The original solar panels did this – they were essentially water pipes that absorbed heat (ie IR radiation) from the sun, and fed into your hot water tank. Photovoltaic solar panels (ones that generate electricity) work by exactly matching the incoming photons to specific energy gaps in the material, meaning they can excite electrons by exactly the right amount. So in principle I guess you could try and find/design material that would work for IR or UV, such things probably already exist, but the issue is that the sun puts out the most energy at visible light wavelengths (possibly why we evolved to be able to see it and not other wavelengths). So if you’re going to use something to soak up as much sunlight energy as possible, it’s best to have it capturing the visible light. I think there are some panels which stack a few different materials to get a wider spectrum of absorption, but it gets difficult and expensive to do that I think, not least because you need the first layer to be transparent to what the second layer is trying to get power from.

The energy we get from the sun is 43% visible, 53% infrared and 4% ultraviolet.

Ultraviolet contains the most energy, but the limited quantity makes it difficult to make use of. If we adjusted existing panels, it would be expensive and would not add much – they still wouldn’t work at night, but would work better in cloudy conditions.

Infrared contains the least energy, which makes it difficult to use for electricity generation. It can be used to heat water, for example, directly, and there are systems that do this. Generally, this is done to help keep the panels cool, which makes them do their normal job better as well.
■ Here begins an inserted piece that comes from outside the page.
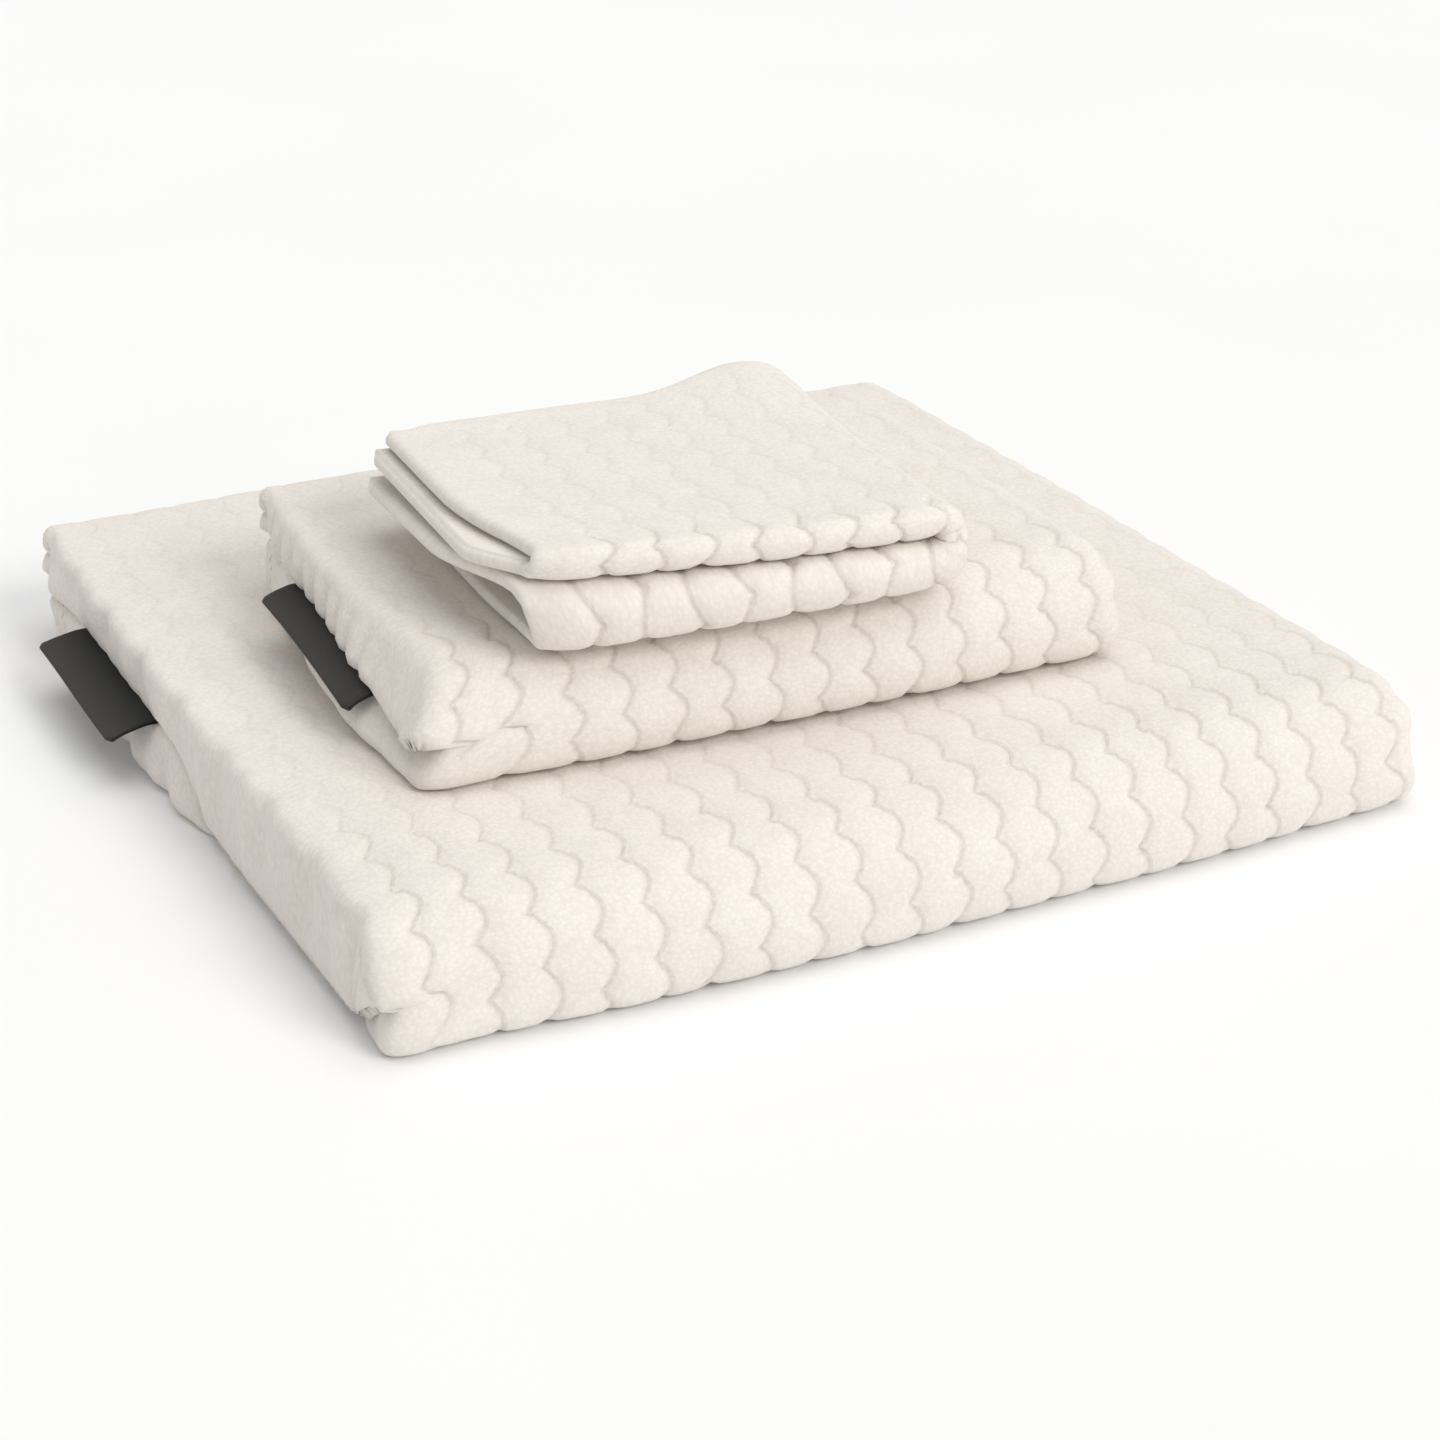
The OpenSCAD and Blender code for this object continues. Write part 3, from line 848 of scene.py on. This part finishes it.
def noise(tree, vector, scale, detail=2.0, roughness=0.5):
    """A noise texture's value."""
    node = tree.nodes.new("ShaderNodeTexNoise")
    node.inputs["Scale"].default_value = scale
    node.inputs["Detail"].default_value = detail
    node.inputs["Roughness"].default_value = roughness
    link(tree, vector, node.inputs["Vector"])
    return node.outputs["Fac"]


def ramp(tree, fac, low, high, colour_low, colour_high):
    """A colour that goes from one to another as fac goes from low to high."""
    node = tree.nodes.new("ShaderNodeValToRGB")
    node.color_ramp.elements[0].position = low
    node.color_ramp.elements[1].position = high
    node.color_ramp.elements[0].color = (*colour_low, 1)
    node.color_ramp.elements[1].color = (*colour_high, 1)
    link(tree, fac, node.inputs["Fac"])
    return node.outputs["Color"]


def bump(tree, height, distance, strength, normal=None):
    """A normal bent by a height, over another one if it is given."""
    node = tree.nodes.new("ShaderNodeBump")
    node.inputs["Distance"].default_value = distance
    node.inputs["Strength"].default_value = strength
    link(tree, height, node.inputs["Height"])
    if normal is not None:
        link(tree, normal, node.inputs["Normal"])
    return node.outputs["Normal"]


def calc(tree, operation, a, b=0.0):
    """One sum in the shader, of two sockets or numbers."""
    node = tree.nodes.new("ShaderNodeMath")
    node.operation = operation
    for socket, value in zip(node.inputs, (a, b)):
        if isinstance(value, float):
            socket.default_value = value
        else:
            link(tree, value, socket)
    return node.outputs["Value"]


def groove_distance(tree, u, v):
    """How far a place on the sheet is from the nearest valley, as in ribs()."""
    first = calc(tree, "FLOOR", calc(tree, "DIVIDE", u, RIB_PITCH))
    across = []
    for step in (0.0, 1.0):
        index = calc(tree, "ADD", first, step)
        start = calc(tree, "FRACT", calc(tree, "MULTIPLY", index, GOLDEN))
        turn = calc(tree, "ADD", calc(tree, "DIVIDE", v, LOBE_LENGTH), start)
        wave = calc(tree, "ABSOLUTE", calc(tree, "SINE", calc(tree, "MULTIPLY", turn, math.pi)))
        valley = calc(tree, "ADD", calc(tree, "MULTIPLY", index, RIB_PITCH),
                      calc(tree, "MULTIPLY", wave, SCALLOP))
        across.append(calc(tree, "ABSOLUTE", calc(tree, "SUBTRACT", u, valley)))
    return calc(tree, "MINIMUM", *across)


def multiply(tree, factor, a, b):
    """Colour a times colour b, by a factor: each is a socket or a constant."""
    node = tree.nodes.new("ShaderNodeMix")
    node.data_type = "RGBA"
    node.blend_type = "MULTIPLY"
    for name, value in (("Factor", factor), ("A", a), ("B", b)):
        if isinstance(value, (float, tuple)):
            node.inputs[name].default_value = value
        else:
            link(tree, value, node.inputs[name])
    return node.outputs["Result"]


def attribute(tree, name):
    """The node that reads one of the mesh's attributes."""
    node = tree.nodes.new("ShaderNodeAttribute")
    node.attribute_name = name
    return node


def terry_material(name, light, dark):
    """Cotton terry: small upright loops with soft shade between them."""
    material, tree, shader = node_material(name)
    where = attribute(tree, "sheet").outputs["Vector"]
    loops = tree.nodes.new("ShaderNodeTexVoronoi")
    loops.inputs["Scale"].default_value = 620.0
    loops.inputs["Randomness"].default_value = 0.9
    link(tree, where, loops.inputs["Vector"])
    fuzz = noise(tree, where, 1500.0, 3.0, 0.6)
    tufts = noise(tree, where, 230.0, 3.0, 0.6)
    shade = noise(tree, where, 45.0, 3.0, 0.55)
    tone = ramp(tree, shade, 0.3, 0.7, dark, light)
    loop_shade = ramp(tree, loops.outputs["Distance"], 0.1, 0.75, (1, 1, 1), (0.84, 0.82, 0.80))
    tint = multiply(tree, 0.5, tone, loop_shade)
    split = tree.nodes.new("ShaderNodeSeparateXYZ")
    link(tree, where, split.inputs["Vector"])
    ribbed = attribute(tree, "ribbed")
    away = groove_distance(tree, split.outputs["X"], split.outputs["Y"])
    # pile is 0 in a valley and 1 from GROOVE_WIDTH away; depth is 0 where the cloth has no ribs
    pile = calc(tree, "MINIMUM", calc(tree, "DIVIDE", away, GROOVE_WIDTH), 1.0)
    depth = calc(tree, "MULTIPLY", calc(tree, "SUBTRACT", 1.0, pile), ribbed.outputs["Fac"])
    # painted shade: the colour is darkened in the valleys between ribs
    groove_painted_shade = calc(tree, "MULTIPLY", depth, GROOVE_SHADE_STRENGTH)
    shaded = multiply(tree, groove_painted_shade, tint, (*GROOVE_SHADE_COLOUR, 1.0))
    link(tree, shaded, shader.inputs["Base Color"])
    ribs_normal = bump(tree, calc(tree, "MULTIPLY", depth, -1.0), 0.0008, 0.5)
    soft = bump(tree, tufts, 0.0008, 0.25, ribs_normal)
    loop_normal = bump(tree, loops.outputs["Distance"], 0.0005, 0.30, soft)
    link(tree, bump(tree, fuzz, 0.0004, 0.35, loop_normal), shader.inputs["Normal"])
    shader.inputs["Roughness"].default_value = 0.95
    shader.inputs["Specular IOR Level"].default_value = 0.2
    shader.inputs["Sheen Weight"].default_value = 0.35
    shader.inputs["Sheen Roughness"].default_value = 0.6
    shader.inputs["Sheen Tint"].default_value = (1.0, 0.98, 0.95, 1.0)
    return material


def thread_material(name, colour):
    """Twisted sewing thread, with a slight gloss."""
    material, tree, shader = node_material(name)
    place = tree.nodes.new("ShaderNodeTexCoord")
    twist = tree.nodes.new("ShaderNodeTexWave")
    twist.inputs["Scale"].default_value = 900.0
    twist.inputs["Distortion"].default_value = 1.5
    link(tree, place.outputs["Object"], twist.inputs["Vector"])
    darker = tuple(c * 0.86 for c in colour)
    tone = ramp(tree, twist.outputs["Fac"], 0.2, 0.8, darker, colour)
    link(tree, tone, shader.inputs["Base Color"])
    link(tree, bump(tree, twist.outputs["Fac"], 0.0001, 0.6), shader.inputs["Normal"])
    shader.inputs["Roughness"].default_value = 0.6
    shader.inputs["Sheen Weight"].default_value = 0.2
    return material


def label_material(name):
    """Charcoal woven tape: fine warp and weft, with a painted highlight along the folded edge."""
    material, tree, shader = node_material(name)
    where = attribute(tree, "sheet").outputs["Vector"]
    split = tree.nodes.new("ShaderNodeSeparateXYZ")
    link(tree, where, split.inputs["Vector"])
    warp = calc(tree, "SINE", calc(tree, "MULTIPLY", split.outputs["X"], 2 * math.pi / WARP_PITCH))
    weft = calc(tree, "SINE", calc(tree, "MULTIPLY", split.outputs["Y"], 2 * math.pi / WEFT_PITCH))
    cross = calc(tree, "MULTIPLY", warp, weft)
    from_fold = calc(tree, "ABSOLUTE", split.outputs["X"])
    # painted highlight: the tape is lighter towards its folded edge
    edge = ramp(tree, from_fold, 0.0, 0.014, (0.045, 0.042, 0.039), (0.014, 0.014, 0.013))
    grain = noise(tree, where, 700.0)
    fleck = ramp(tree, grain, 0.35, 0.65, (0.85, 0.85, 0.85), (1.0, 1.0, 1.0))
    link(tree, multiply(tree, 1.0, edge, fleck), shader.inputs["Base Color"])
    link(tree, bump(tree, cross, 0.00012, 0.7), shader.inputs["Normal"])
    shader.inputs["Roughness"].default_value = 0.75
    shader.inputs["Specular IOR Level"].default_value = 0.25
    shader.inputs["Sheen Weight"].default_value = 0.06
    return material


def paint(piece, material):
    """Gives a piece its one material."""
    piece.data.materials.clear()
    piece.data.materials.append(material)


# ---------------- stage


def make_camera():
    """The camera of the photo's view."""
    az, el = math.radians(AZIMUTH), math.radians(ELEVATION)
    back = Vector((math.sin(az) * math.cos(el), -math.cos(az) * math.cos(el), math.sin(el)))
    data = bpy.data.cameras.new("camera")
    data.sensor_width = SENSOR
    data.lens = LENS
    data.clip_end = 20.0
    camera = bpy.data.objects.new("camera", data)
    camera.location = Vector(TARGET) + back * DISTANCE
    camera.rotation_euler = back.to_track_quat("Z", "Y").to_euler()
    bpy.context.scene.collection.objects.link(camera)
    bpy.context.scene.camera = camera


def make_floor(material):
    """A wide pale floor, just under the towels."""
    half = 40.0
    corners = [(-half, -half, 0), (half, -half, 0), (half, half, 0), (-half, half, 0)]
    floor = new_mesh_object("floor", corners, np.array([[0, 1, 2, 3]]))
    floor.location.z = -0.0002
    paint(floor, material)


def floor_material():
    """Matt white with a faint unevenness."""
    material, tree, shader = node_material("studio_floor")
    place = tree.nodes.new("ShaderNodeTexCoord")
    tone = noise(tree, place.outputs["Object"], 3.0)
    colour = ramp(tree, tone, 0.3, 0.7, (0.90, 0.90, 0.90), (0.92, 0.92, 0.92))
    link(tree, colour, shader.inputs["Base Color"])
    shader.inputs["Roughness"].default_value = 0.9
    return material


def soft_light(name, location, spread, power, colour=(1, 1, 1)):
    """Even light from a far, wide lamp, so that the floor is as bright at the back."""
    data = bpy.data.lights.new(name, "SUN")
    data.angle = math.radians(spread)
    data.energy = power
    data.color = colour
    lamp = bpy.data.objects.new(name, data)
    lamp.location = location
    lamp.rotation_euler = (-Vector(location)).to_track_quat("-Z", "Y").to_euler()
    bpy.context.scene.collection.objects.link(lamp)


def make_lights():
    """A white world and two lamps: one from the front right, one from above."""
    world = bpy.data.worlds.new("studio")
    bpy.context.scene.world = world
    world.use_nodes = True
    background = world.node_tree.nodes["Background"]
    background.inputs["Color"].default_value = (1, 1, 1, 1)
    background.inputs["Strength"].default_value = 0.52
    soft_light("key", (0.7, -1.5, 1.1), 30.0, 1.40, (1.0, 0.99, 0.97))
    soft_light("top", (0.3, 0.1, 1.9), 60.0, 1.00)
    bpy.context.scene.view_settings.view_transform = "Standard"


# ---------------- the set

make_camera()
make_floor(floor_material())
make_lights()

terry = terry_material("cream_terry", (0.86, 0.81, 0.755), (0.82, 0.765, 0.71))

bath = BigTowel("bath_cloth", 0.0, bow=0.008, side_bow=0.006, step=0.034)
bath_cloth = bath.build(
    "bath_towel_cloth", bulge=(0.0085, 0.0035), bulge_y=0.05, bulge_reach=0.20, lean=0.002,
    knuckle=0.006, slit_end=0.036, slit_fall=0.060, slit_front=0.03, sag=0.0008, lip=0.0003,
    wave=0.0011,
)
paint(bath_cloth, terry)
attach(bath_cloth, "bath_towel")
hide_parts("bath_cloth")

hand = BigTowel("hand_cloth", yaw_of("hand_label_bend"), bow=0.003, side_bow=0.003, step=0.016)
hand_cloth = hand.build(
    "hand_towel_cloth", bulge=(0.0115, 0.0035), bulge_y=-0.010, bulge_reach=0.09, lean=0.0085,
    knuckle=0.002, slit_end=0.030, slit_fall=0.130, slit_front=0.05, sag=0.0015, lip=0.0024,
    wave=0.0003,
)
paint(hand_cloth, terry)
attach(hand_cloth, "hand_towel")
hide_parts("hand_cloth")

washcloth = Washcloth()
wash_cloth = washcloth.build("washcloth_cloth")
paint(wash_cloth, terry)
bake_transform(wash_cloth)
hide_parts("washcloth_lower_half", "washcloth_upper_half")

thread = thread_material("hem_thread_cream", (0.80, 0.75, 0.69))
dark_thread = thread_material("label_thread_dark", (0.035, 0.034, 0.033))
tape = label_material("charcoal_tape")


def sewn_label(prefix, towel, out, droop):
    """The label of one big towel, and the stitches that hold it."""
    body, flap = prefix + "_towel", prefix + "_label"
    pos = np.array(joint_named(prefix + "_label_bend")["pos_m"])
    root = turned(pos - towel.centre, -towel.yaw, (0, 0, 0))
    back_y = root[1] + LABEL_LENGTH / 2
    piece = label(prefix + "_towel_label", towel, root[0], back_y, root[2], droop, out)
    paint(piece, tape)
    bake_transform(piece)
    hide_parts(prefix + "_label_tail", prefix + "_label_flap")

    count, margin = 30, 0.003
    rows = np.linspace(back_y - margin, back_y - LABEL_LENGTH + margin, count)
    level = root[2] - towel.h * (0.5 - towel.lower_share(rows))
    lines = []
    for side in (-1, 1):
        at = np.stack([np.full(count, root[0] + 0.009), rows, level + side * 0.0008], 1)
        up = np.tile([0.0, 0.0, float(side)], (count, 1))
        lines.append((turned(at, towel.yaw, towel.centre), turned(up, towel.yaw, (0, 0, 0))))
    name, node = prefix + "_towel_label_stitches", prefix + "_label_stitches"
    sew(name, node, body, lines, (0.004, 0.007, 0.0004), dark_thread)


def big_towel_seams(prefix, towel):
    """The seams of the hems of one big towel."""
    left, right = nearest(towel.u, towel.u[0] + HEM), nearest(towel.u, towel.u[-1] - HEM)
    outer, inner = nearest(towel.v, towel.v[0] + HEM), nearest(towel.v, towel.v[-1] - HEM)
    for name, pick in (
        ("side_seam_outer", np.s_[left, :]),
        ("side_seam_inner", np.s_[right, :]),
        ("end_seam_outer", np.s_[:, outer]),
        ("end_seam_inner", np.s_[:, inner]),
    ):
        piece, body, lines = f"{prefix}_towel_{name}", prefix + "_towel", both_faces(towel, pick)
        size = (0.0030, 0.0042, 0.00035)
        sew(piece, f"{prefix}_{name}", body, lines, size, thread)


for prefix, towel, out, droop in (("bath", bath, 0.015, 12), ("hand", hand, 0.0115, 18)):
    sewn_label(prefix, towel, out, math.radians(droop))
    big_towel_seams(prefix, towel)


def washcloth_trim():
    """The seams of the washcloth's hems, each on the pair of layers that it moves with."""
    towel = washcloth
    i_up, i_low = nearest(towel.u, towel.u[0] + HEM), nearest(towel.u, towel.u[-1] - HEM)
    j_in, j_out = nearest(towel.v, towel.v[0] + HEM), nearest(towel.v, towel.v[-1] - HEM)
    upper, lower = np.flatnonzero(towel.across < -0.9), np.flatnonzero(towel.across > 0.9)
    for name, body, pick in (
        ("side_seam_upper", "washcloth_top", np.s_[i_up, :]),
        ("side_seam_lower", "washcloth", np.s_[i_low, :]),
        ("end_seam_top", "washcloth_top", np.s_[upper, j_out]),
        ("end_seam_upper_middle", "washcloth_top", np.s_[upper, j_in]),
        ("end_seam_lower_middle", "washcloth", np.s_[lower, j_in]),
        ("end_seam_bottom", "washcloth", np.s_[lower, j_out]),
    ):
        node, lines = "washcloth_" + name, both_faces(towel, pick)
        size = (0.0028, 0.0040, 0.00032)
        sew("sewn_" + node, node, body, lines, size, thread)


washcloth_trim()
You can make panels that work at other frequencies, but the bulk of the energy we get is in the visible spectrum. Our atmosphere is rather opaque to a broad range of infrared wavelengths, and the ozone layer only allows a portion of UV radiation through. Areas below infrared or above ultraviolet just don’t have enough irradiance to produce useful amounts of power.

They can get energy from other wavelengths as well, but the material in them needs to be able to catch those wavelengths. High quality modern panels can catch six different wavelength areas to have an efficiency of about 40%.

They are still expensive to make (they have about 140 layers), so they are the sort of panels you will find on space ships, but not yet on houses.